4. Pipeline Optimization
Batch processing and model quantization could increase throughput from 2 img/s to 5-10 img/s for larger datasets.
5. Temporal Consistency
For video sequences, add temporal smoothing to ensure eye masks remain consistent across consecutive frames.
Conclusion: The Power of Closing the Loop
Building this pipeline taught us that the last stage is what makes automation production-ready. You can have the most sophisticated detection pipeline in the world, but without automated validation, you're stuck with manual review.
Gemma 4 VLM validation closed our auto-labeling loop by providing:
- Automated quality gate - No human review required
- Nuanced judgment - Handles edge cases traditional rules can't catch
- Natural language criteria - Easy to update validation logic
- Confidence scores - Identify uncertain cases for optional review
- Local execution - No API costs, full privacy
What "Closing the Loop" Really Means
An auto-labeling pipeline is only as good as its weakest link. Our three-stage detection pipeline was excellent (85% accuracy), but that 15% error rate made it unusable for production training data.
By adding Gemma 4 as the validation stage, we transformed:
- Weeks of manual labeling → Hours of automated processing
- 85% noisy labels → 100% validated labels (15% rejected)

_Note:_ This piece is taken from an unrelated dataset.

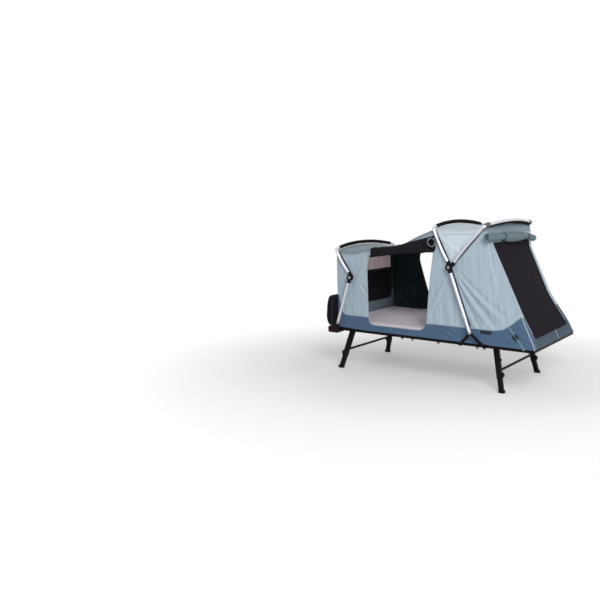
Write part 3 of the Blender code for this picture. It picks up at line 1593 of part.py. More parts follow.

- Unreliable training data → Production-grade dataset
- Human bottleneck → Fully automated loop
The loop is closed when you can trust your automated system to generate AND validate labels without human intervention. Gemma 4 made that possible.
The Bigger Picture
This isn't just about dog eyes. This pattern applies to any auto-labeling task:
- Generate labels with specialized models (detection, segmentation, etc.)
- Validate labels with VLMs that can make human-like judgments
- Iterate by feeding validated labels back into model training
VLMs like Gemma 4 are the missing piece that makes the loop truly autonomous. They're the "automated human" we've been waiting for.
This pipeline has been validated in production and is actively used to train computer vision models for pet monitoring systems.